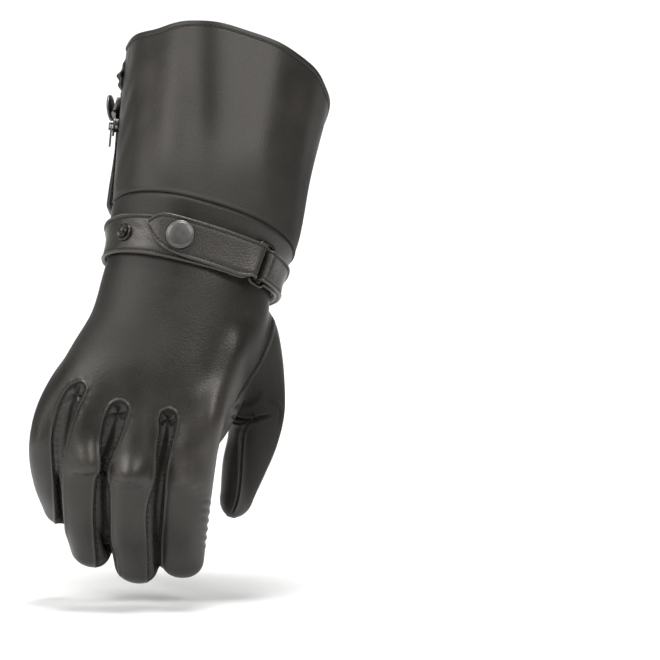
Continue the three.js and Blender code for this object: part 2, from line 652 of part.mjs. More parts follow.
// Where each strap runs. half: half its width. The wrist strap goes from the palm over the back to its ring,
// round the ring's bar, and back over itself as a pointed flap.
const WRIST_RING = { degrees: 45.5, along: -18, apart: 8.8, tall: 25 };
const WRIST_UNDER = [
  { degrees: 206, along: -17, lift: UNDER, half: 9.6 },
  { degrees: 188, along: -17.5, lift: UNDER, half: 9.6 },
  { degrees: 166, along: -19, lift: UNDER, half: 9.6 },
  { degrees: 140, along: -19.5, lift: UNDER, half: 9.6 },
  { degrees: 110, along: -19.5, lift: UNDER, half: 9.6 },
  { degrees: 80, along: -19, lift: UNDER, half: 9.6 },
  { degrees: 60.5, along: -18.4, lift: UNDER, half: 9.6 },
];
const WRIST_FLAP = [
  { degrees: 63, along: -18.4, lift: 5.6, half: 9.6 },
  { degrees: 78, along: -18.4, lift: OVER + 0.2, half: 9.4 },
  { degrees: 98, along: -18, lift: OVER, half: 9.2 },
  { degrees: 112, along: -16.6, lift: OVER, half: 7.8 },
  { degrees: 122, along: -15, lift: OVER, half: 2.5 },
];
// The tab that holds the wrist ring, round the thumb's edge of the wrist.
const TAB_UNDER = [
  { degrees: -26, along: -14.5, lift: UNDER + 0.4, half: 7.4 },
  { degrees: -12, along: -14.5, lift: UNDER + 0.4, half: 8 },
  { degrees: 8, along: -15.4, lift: UNDER + 0.4, half: 8.8 },
  { degrees: 26, along: -17, lift: UNDER + 0.3, half: 9 },
];
const TAB_OVER = [
  { degrees: 28, along: -17, lift: 5.3, half: 9 },
  { degrees: 10, along: -15.5, lift: OVER + 0.5, half: 8.8 },
  { degrees: -8, along: -14.5, lift: OVER + 0.4, half: 8.1 },
  { degrees: -22, along: -14.5, lift: OVER + 0.4, half: 7.5 },
];
// The closure at the rim: a tab sewn to the palm panel, its ring, and a strap with a slanting flap.
const RIM_RING = { degrees: 219.5, along: 79, apart: 8, tall: 26 };
const RIM_TAB_UNDER = [
  { degrees: 247, along: 78, lift: UNDER, half: 9.6 },
  { degrees: 232, along: 78.6, lift: UNDER, half: 9.6 },
];
const RIM_TAB_OVER = [
  { degrees: 231, along: 78.8, lift: 5, half: 9.6 },
  { degrees: 239, along: 78.6, lift: OVER, half: 9.6 },
  { degrees: 247, along: 78.8, lift: OVER, half: 8.6 },
  { degrees: 253, along: 79.2, lift: OVER, half: 5 },
];
const RIM_UNDER = [{ degrees: 203, along: 79, lift: UNDER, half: 8.8 }];
const RIM_OVER = [
  { degrees: 207, along: 78, lift: 5.4, half: 9.4, tilt: 8 },
  { degrees: 200, along: 75, lift: 3.7, half: 10, tilt: 20 },
  { degrees: 193, along: 70, lift: 2.8, half: 9.4, tilt: 34 },
  { degrees: 187, along: 64, lift: 2.5, half: 4.4, tilt: 44 },
];
const STRAPS = [
  { name: "wrist_strap", under: WRIST_UNDER, ring: WRIST_RING, side: -1, half: 9.6, over: WRIST_FLAP },
  { name: "ring_tab", under: TAB_UNDER, ring: WRIST_RING, side: 1, half: 9, over: TAB_OVER },
  { name: "rim_tab", under: RIM_TAB_UNDER, ring: RIM_RING, side: -1, half: 9.6, over: RIM_TAB_OVER },
  { name: "rim_strap", under: RIM_UNDER, ring: RIM_RING, side: 1, half: 8.8, over: RIM_OVER },
];
for (const { name, under, ring, side, half, over } of STRAPS) {
  const lines = [...under.map(crossLine), ...foldLines(ring, side, half), ...over.map(crossLine)];
  addPiece(name, strapGeometry(lines), "strap");
}
addPiece("wrist_ring", ringGeometry(WRIST_RING), "black");
addPiece("rim_ring", ringGeometry(RIM_RING), "black");

// Snaps: a domed cap, and a bare stud with its ball.
function turned(profile) {
  const points = profile.map(([radius, height]) => new THREE.Vector2(radius, height));
  return facingOut(new THREE.LatheGeometry(points, RIVET_SIDES).rotateX(Math.PI / 2));
}
const CAP_PROFILE = [
  { radius: 0, height: 0 },
  { radius: 0.9, height: 0 },
  { radius: 1, height: 0.3 },
  { radius: 0.97, height: 0.6 },
  { radius: 0.8, height: 0.88 },
  { radius: 0.4, height: 1 },
  { radius: 0, height: 1 },
];
const capGeometry = () =>
  turned(CAP_PROFILE.map(({ radius, height }) => [radius * SNAP.radius, height * SNAP.height]));
function studGeometry() {
  const { radius, base, neck, ball, height } = STUD;
  const foot = [
    [0, 0],
    [radius, 0],
    [radius, base * 0.6],
    [radius * 0.8, base],
    [neck, base],
  ];
  const head = [
    [neck, height * 0.55],
    [ball, height * 0.75],
    [ball * 0.6, height],
    [0, height],
  ];
  return turned([...foot, ...head]);
}
const onTop = STRAP_THICK / 2 + SEAT;
const SNAPS = [
  { name: "flap_snap", make: capGeometry, degrees: 100, along: -17.8, lift: OVER + onTop },
  { name: "strap_stud", make: studGeometry, degrees: 143, along: -19.4, lift: UNDER + 0.25 + onTop },
  { name: "rim_snap", make: capGeometry, degrees: 199, along: 74, lift: 4.65 + onTop },
];
for (const { name, make, ...place } of SNAPS) addPiece(name, onSurface(make(), place), "nickel");

export default glove;
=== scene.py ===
# %% [markdown]
# A black leather gauntlet glove
#
# This is a right-hand gauntlet, filled out as a hand wears it. The fingers hang down, the wide cuff opens
# upwards and the back of the hand faces -Y. Its solids are right in size, but faceted and bare. They could
# be subdivided, but that would round the straps and the seams as well. So each one is dressed instead: the
# leather is built again from the same named sizes at a finer step, and then gets seams, stitches, folds,
# grain and metal.
#
# Shapes are worked out in millimetres, as a glove maker would, and turned into metres when a mesh is made.

import math

import bpy
import numpy as np
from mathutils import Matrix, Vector
from mathutils.bvhtree import BVHTree
from mathutils.kdtree import KDTree


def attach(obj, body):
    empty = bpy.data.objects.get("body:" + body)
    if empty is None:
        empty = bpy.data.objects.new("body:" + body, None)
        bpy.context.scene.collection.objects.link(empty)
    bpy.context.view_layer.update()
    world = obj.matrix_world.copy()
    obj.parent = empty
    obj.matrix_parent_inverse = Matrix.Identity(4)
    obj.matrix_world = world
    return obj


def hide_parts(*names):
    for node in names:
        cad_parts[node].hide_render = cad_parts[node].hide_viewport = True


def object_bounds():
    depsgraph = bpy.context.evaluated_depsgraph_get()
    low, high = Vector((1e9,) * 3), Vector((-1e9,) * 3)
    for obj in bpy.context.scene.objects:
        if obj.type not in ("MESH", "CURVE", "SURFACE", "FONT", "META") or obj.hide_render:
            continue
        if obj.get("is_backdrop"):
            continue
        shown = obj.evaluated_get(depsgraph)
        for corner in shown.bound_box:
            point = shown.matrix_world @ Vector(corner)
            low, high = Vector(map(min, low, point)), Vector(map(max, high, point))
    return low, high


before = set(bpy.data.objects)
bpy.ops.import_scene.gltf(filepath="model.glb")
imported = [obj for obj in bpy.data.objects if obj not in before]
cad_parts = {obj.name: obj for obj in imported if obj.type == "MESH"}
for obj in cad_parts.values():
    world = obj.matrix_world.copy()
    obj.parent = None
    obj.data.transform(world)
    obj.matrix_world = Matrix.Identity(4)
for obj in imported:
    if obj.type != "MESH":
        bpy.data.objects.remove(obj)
CAD_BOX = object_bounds()
MM = 0.001
print("solids:", len(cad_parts))

# %% [markdown]
# The camera
#
# The picture was taken level with the glove, from some way off, so that the fingers don't look too large. A
# camera could be placed by eye. Here its lens follows from two facts instead: a millimetre at y = 0 covers
# 1 / 0.53 pixels, and the camera stands 1.2 m away. The glove hangs left of the middle, so the lens is
# shifted that way, which keeps the camera square to the glove. The same numbers then turn any point into
# its pixel.

# %% The camera, and pixels of points
PIXELS = 660
MM_PER_PIXEL = 0.53
DISTANCE = 1200.0
SENSOR = 36.0
AIM = {"x": -6.36, "z": -32.9, "px": 185.0, "py": 300.0}
CAMERA_MM = np.array([AIM["x"], -DISTANCE, AIM["z"]])


def linked(name, data):
    """A new object of the scene that carries some data."""
    made = bpy.data.objects.new(name, data)
    bpy.context.scene.collection.objects.link(made)
    return made


camera_data = bpy.data.cameras.new("camera")
camera_data.sensor_width = SENSOR
camera_data.lens = SENSOR * DISTANCE / (PIXELS * MM_PER_PIXEL)
camera_data.shift_x = 0.5 - AIM["px"] / PIXELS
camera_data.shift_y = AIM["py"] / PIXELS - 0.5
camera_data.clip_end = 20.0
camera = linked("camera", camera_data)
camera.location = (AIM["x"] * MM, -DISTANCE * MM, AIM["z"] * MM)
camera.rotation_euler = (math.radians(90), 0, 0)
bpy.context.scene.camera = camera


def pixels_of(points):
    """Where points (in mm) show in the picture, as an array of px, py."""
    scale = DISTANCE / (DISTANCE + points[:, 1]) / MM_PER_PIXEL
    px = AIM["px"] + (points[:, 0] - AIM["x"]) * scale
    py = AIM["py"] - (points[:, 2] - AIM["z"]) * scale
    return np.stack([px, py], 1)


def ray_of(px, py):
    """The camera's place in metres and the direction through a pixel."""
    direction = Vector(((px - AIM["px"]) * MM_PER_PIXEL, DISTANCE, (AIM["py"] - py) * MM_PER_PIXEL))
    return Vector(camera.location), direction.normalized()


print("lens:", round(camera_data.lens, 1), "mm")

# %% [markdown]
# The glove's named sizes
#
# A hand is a round form that changes slowly along its length, so a few sections say all of it. A sculpted
# mesh could do the same, but a size could not be read from it or changed in it. The body's sections go from
# the knuckles (along -112) through the wrist seam (0) to above the rim. Each digit's go from its root to
# its tip.

# %% Sections of the body, the rim and the digits
ROUNDNESS = 2.25
FINGER_SLOPE = 8.0
TIP_LENGTH = 12.0
HAND_WALL = 1.6
CUFF_WALL = 2.2
CUFF_HEIGHT = 99.0
STRAP_THICK = 1.8
UNDER = 1.1 + STRAP_THICK / 2
OVER = UNDER + STRAP_THICK + 0.3


def table(columns, *rows):
    """Rows of values as dicts, by the names of their columns."""
    return [dict(zip(columns.split(), row)) for row in rows]


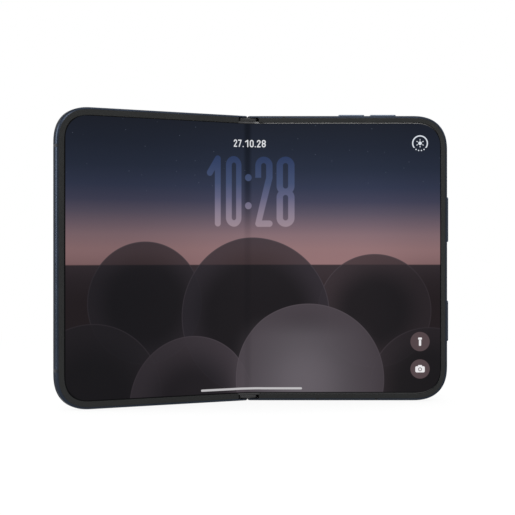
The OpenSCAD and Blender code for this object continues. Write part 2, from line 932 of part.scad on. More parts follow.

+---+

#### [Goal]
Only the lines from the one bearing "neck, ball, height" through the one bearing "for node in" should be repeated, exactly as given.

#### [Exercise result]
  const { radius, base, neck, ball, height } = STUD;
  const foot = [
    [0, 0],
    [radius, 0],
    [radius, base * 0.6],
    [radius * 0.8, base],
    [neck, base],
  ];
  const head = [
    [neck, height * 0.55],
    [ball, height * 0.75],
    [ball * 0.6, height],
    [0, height],
  ];
  return turned([...foot, ...head]);
}
const onTop = STRAP_THICK / 2 + SEAT;
const SNAPS = [
  { name: "flap_snap", make: capGeometry, degrees: 100, along: -17.8, lift: OVER + onTop },
  { name: "strap_stud", make: studGeometry, degrees: 143, along: -19.4, lift: UNDER + 0.25 + onTop },
  { name: "rim_snap", make: capGeometry, degrees: 199, along: 74, lift: 4.65 + onTop },
];
for (const { name, make, ...place } of SNAPS) addPiece(name, onSurface(make(), place), "nickel");

export default glove;
=== scene.py ===
# %% [markdown]
# A black leather gauntlet glove
#
# This is a right-hand gauntlet, filled out as a hand wears it. The fingers hang down, the wide cuff opens
# upwards and the back of the hand faces -Y. Its solids are right in size, but faceted and bare. They could
# be subdivided, but that would round the straps and the seams as well. So each one is dressed instead: the
# leather is built again from the same named sizes at a finer step, and then gets seams, stitches, folds,
# grain and metal.
#
# Shapes are worked out in millimetres, as a glove maker would, and turned into metres when a mesh is made.

import math

import bpy
import numpy as np
from mathutils import Matrix, Vector
from mathutils.bvhtree import BVHTree
from mathutils.kdtree import KDTree


def attach(obj, body):
    empty = bpy.data.objects.get("body:" + body)
    if empty is None:
        empty = bpy.data.objects.new("body:" + body, None)
        bpy.context.scene.collection.objects.link(empty)
    bpy.context.view_layer.update()
    world = obj.matrix_world.copy()
    obj.parent = empty
    obj.matrix_parent_inverse = Matrix.Identity(4)
    obj.matrix_world = world
    return obj


def hide_parts(*names):
    for node in names:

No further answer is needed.